American historian (born 1953)

Catherine M. Kerrison (born 1953) is an American historian, and professor of history at Villanova University. Her work examines the role and life of American women, with the assistance of primary sources, oral history and written biographies.

== Life ==
Kerrison was born on September 30, 1953. She studied American history at the College of William & Mary, earning a Master of Arts degree in 1994 and a Doctor of Philosophy degree in 1999 with the thesis By the Book: Advice and Female Behavior in the Eighteenth-Century South. She teaches women's and gender history and focuses on the colonial and revolutionary period of US history. In 2007, she was awarded the Outstanding Book Prize of the History of Education Society for her first book, Claiming the Pen: Women and Intellectual Life in the Early American South.

Kerrison is the Academic Director of Gender and Women's Studies of Villanova.
In 2012, she was a Virginia Foundation for the Humanities Fellow.

== Writing ==
Kerrison's book, Claiming the Pen (2006), looks at how Anglo-American women in the American South contributed to literature and print in the 18th century. In the book, Kerrison demonstrates the types of hierarchies that women in the southern United States faced, including race, class and gender. Kerrison's attention to women writers in the South, who had been largely neglected by historians in favor of New England writers, helps fill a gap in literary studies.

Kerrison used oral history and other forms of literature and writing to examine the intellectual lives of Southern women. Women in the South generally did not have as many advantages as their counterparts in New England, Kerrison argues. However, many of them found outlets through religion, especially after the Great Awakening. Kerrison says that these women tended to consider themselves inferior to the men in their lives and while they wrote, their writing did not assert their independence.

Jefferson's Daughters (2018) was called "an insightful contribution to women's history" by Kirkus Reviews. The book follows the story of Thomas Jefferson's three daughters, two born to his white wife, and Harriet Hemings, a mixed-race child born into slavery to Sally Hemings. Harriet was seven-eighths white. Kerrison uses primary sources, oral histories, and other written biographies to reconstruct the three sisters' lives. Kerrison also examines the life of Sally Hemings, Harriet's mother. Her portrait of Jefferson is unflattering.

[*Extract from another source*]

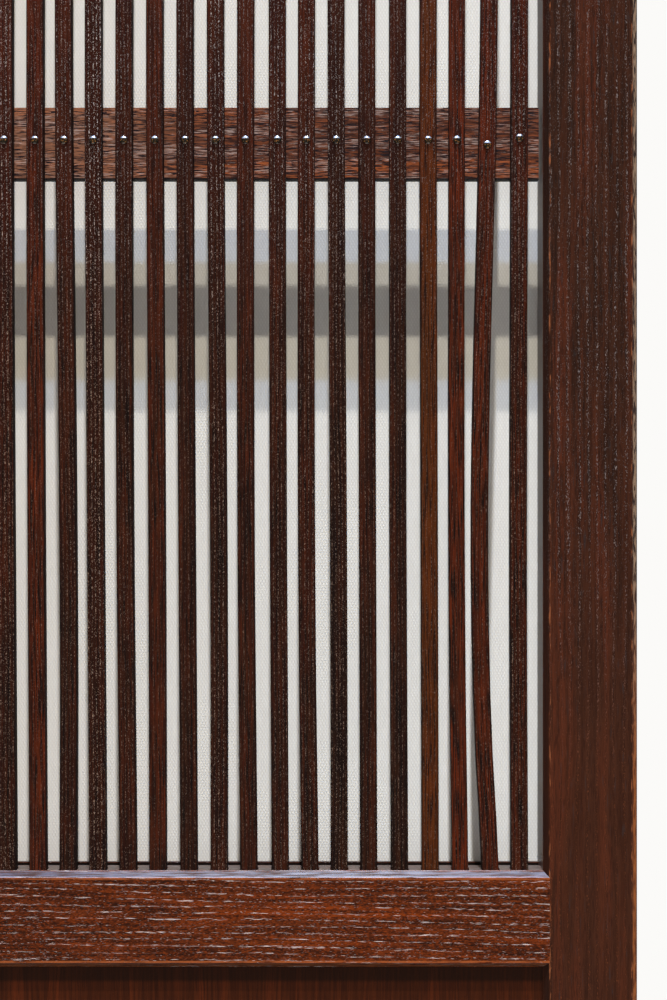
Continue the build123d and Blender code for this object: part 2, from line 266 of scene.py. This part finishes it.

Kerrison has also written about the history of beauty and attraction. Although she has welcomed the increased prominence of women in a variety of industries in the last 30 years, she believes "beauty is being constituted primarily as female", and it is still important for any woman in the public eye. In Jefferson's Daughters, she describes how Jefferson was very invested in preserving and creating beauty for his daughters.